Factoid #2: While exending BushCo's tax cuts, the GOP left the Alternative Minimum Tax untouched. The AMT, originally meant to prevent high income households from escaping their tax obligations through tax loopholes, is increasingly hitting middle class households, in particular, individuals in professional services who happen to be concentrated around coastal cities. In other words, Blue State accountants, lawyers, doctors, engineers and the like who are increasingly voting Democratic. For the GOP, in taxes, like everything else, politics trumps policy.
Yet, according to a prominent conservative, the right-wing, as in almost everything of late, has substituted fantasy for fact. In this month's The Atlantic, William A. Niskanen, chairman of the libertarian Cato Institute, has found that the data demonstrates a curious fact: when federal taxes go up, federal spending goes DOWN. Niskanen is no lightweight - he is a dyed-in-the wool conservative - University of Chicago trained economist, assistant director of Nixon's Office of Management and Budget, chairman of Reagan's Council of Economic Advisers.
Niskanen has found that contrary to conservative dogma, cutting taxes results in HIGHER spending, not less. Analyzing data from 1981 (beginning of the anti-tax Reagan era) to 2005, Niskanen performed a statistical regression controlling for unemployment (which independently influences spending and taxes) and has found that deficits do not constrain spending. To the contrary, over the last 25 years, a tax cut of 1% of GDP INCREASES the rate of spending growth by about 0.15% of GDP. Likewise, a tax increase of 1% of GDP reduces spending by a comparable amount. Further, the equilibrium tax rate is 19% of GDP - when taxes as a percentage of GDP are less than 19%, spending grows, when taxes are higher than 19%, spending shrinks. Under Bush, tax revenues have been well below 19% since 2002. And we all know what has happened to the budget since then.
But how could this be, cry the simpletons on Fox News and Rush's Dittoheads? Niskanen provides an answer that a true (as opposed to ideological) economist could appreciate. When taxes are reduced (and deficits increased), the public gets government services at a discount. For example, imagine the federal budget balanced at $1 trillion. A tax cut of $200 billion results in a deficit at that amount. However, it also means the public gets government services at 80 percent of cost. Its like all the government is having a 20% on everything sale. And what happens when you put something on sale? People - those pesky rational economic actors - demand MORE of the reduced price good, not less.
Powerfully, there is a rational economic corrollary to Niskanen's findings, also borne out by the data. When taxes are increased, the public feels that governement services are MORE expensive. As a result - rational economic actors again - they demand less, resulting in decreased government spending. Under Bush I and Clinton's deficit-cutting packages we saw exactly that - an increase in taxes, especially on the wealthy, and a reduction in government spending resulting in growing budget surpluses. (Surpluses, in my opinion, which could have been used to provide universal health care and greater access to college education for the benefit of increased U.S. global competiveness. Heck, I'd have supported even deeper spending cuts at the time in exchange.)

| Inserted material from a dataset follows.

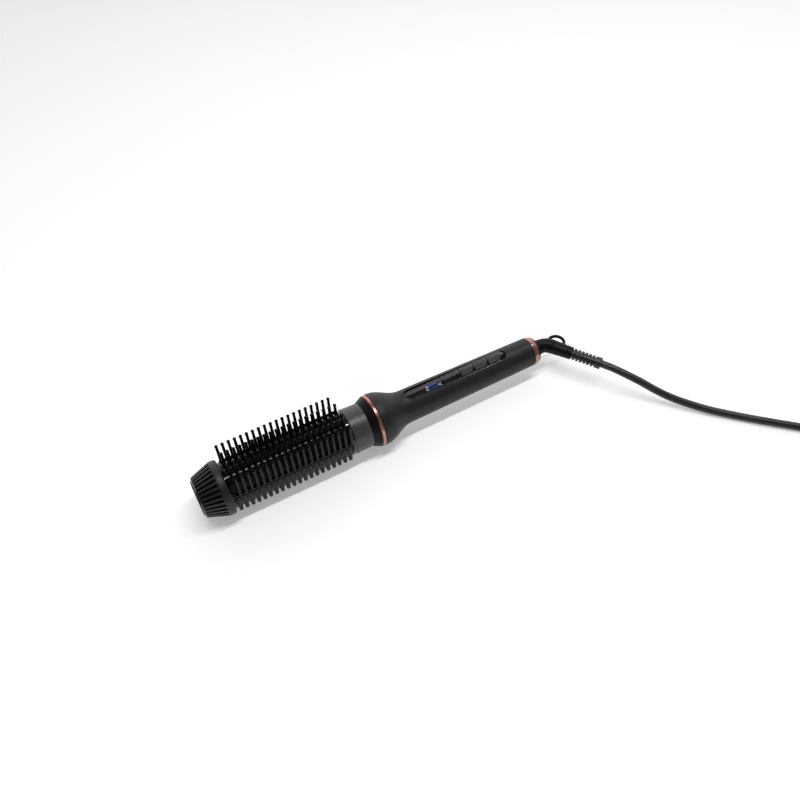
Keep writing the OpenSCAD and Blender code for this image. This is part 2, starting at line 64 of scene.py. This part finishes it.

Factoid #3: Remember Al Gore's famous "lockbox"? Pres. Clinton and Treasury Secretary Rubin near the end of the Clinton admistration proposed to set aside a sizeable portion of the federal budget surpluses in a "lockbox" dedicated solely to Social Security solvency. If enacted, it would have gone a long way to ensuring the solvency of Social Security though the period of the Baby Boom retirement bump. The GOP and BushCo put an end to that.
Consider the case of the Iraq War. The GOP Congress and the Bush Administration have committed our country to a costly - and deranged - war in Iraq. Like all wars, the Iraq War is expensive and a huge drain on the federal treasury. At the same time, they have cut taxes like its going out of style. The result, combined with the lack of a draft, is that the American public is not required to bear any cost - in blood or toil - for the war. Is it any wonder then, that the public has been fairly docile when it comes to the war? Imagine what the case would be if since the invasion of the war, all the costs of the war were paid for with a series of tax increases. Do you think we would still be there?
Factoid #4: When liberals make Adam Smith their friend, liberals win. Okay, that one is just my two cents.
So the next time you see a wingnut arguing that we need to cut taxes to shrink government, tell them that the chairman of the Cato Institute says they have no idea what they are talking about. And tell them that while Democrats may raise taxes, history has shown - they'll probably cut spending too.